Tuesday, July 31, 2012

The Death of Sally Ride


The Death of Sally Ride

The death of Sally Ride last week caught me by surprise as it did many.  Her smiling face was frozen in an earlier time.  She had asked that people not talk about her battle with pancreatic cancer and her wishes were honored.  For those of us who knew her at a distance she will be forever young.

She also ought to be forever remembered. Her career reflects many if not most of the changes that have impacted the lives of American women over the last half-century.  We should read her story with unveiled appreciation. Here at MIT her life lies behind the evolutionary changes that have brought women to nearly half of the undergraduate student body.  It is no longer foolish to dream of a life in science if you are a girl.  We all owe a debt to Sally Ride.

She was fortunate to grow up in Southern California, the child of educators who valued learning and exploration.  Her parents were elders in their Presbyterian Church and her sister is a Presbyterian minister so the notion of “calling” would not have been foreign to her.  The exploration of space became her calling and that translated in later years to opening the doors of the world she knew to young women.

She went to the Westlake School for Girls in Los Angeles and there found a mentor, Dr.
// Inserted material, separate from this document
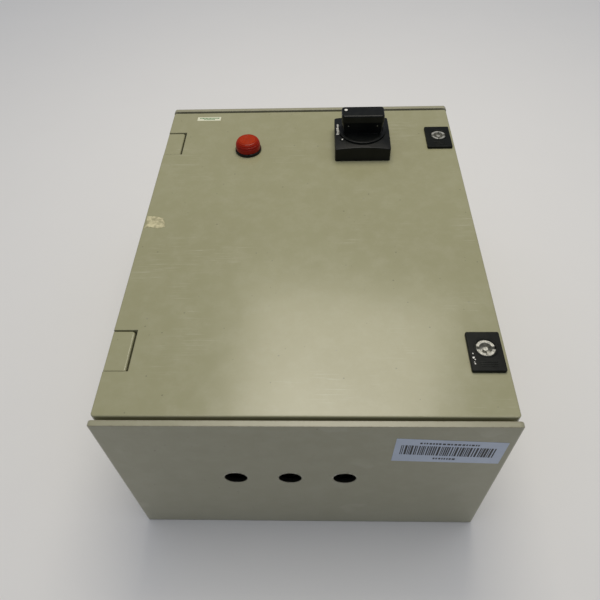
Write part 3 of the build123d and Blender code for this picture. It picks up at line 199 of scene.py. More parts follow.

Elizabeth Mommaerts. When she became an astronaut she learned that she could not share her triumph with the good doctor for she had taken her own life. Instead Ride dedicated her first book to Dr. Mommaerts and to the fallen crew of the Challenger. Exploration is a dangerous business and the casualties are not all remembered.

For a time sport was a passion. She thought she might one day crack the line-up of the Los Angeles Dodgers and then she toyed with being a professional tennis player.  At Stanford she excelled at Physics, Astrophysics and English earning degrees in each. She chose to soar above the earth calling it “The most fun I’ll ever have in my life.”

She was a role model for many, a woman who shattered glass ceilings and left a legacy of accomplishment marked by personal privacy. Her life partner was a woman, her work was to encourage young women to pursue their interest in science and the sky was the limit. She showed us how to reach for it. It is seldom in the trajectory of one life we can see so much change unfold but her life is an encouraging tale reminding us that individuals do make a difference. Read her story and be reminded on whose courageous shoulders we stand.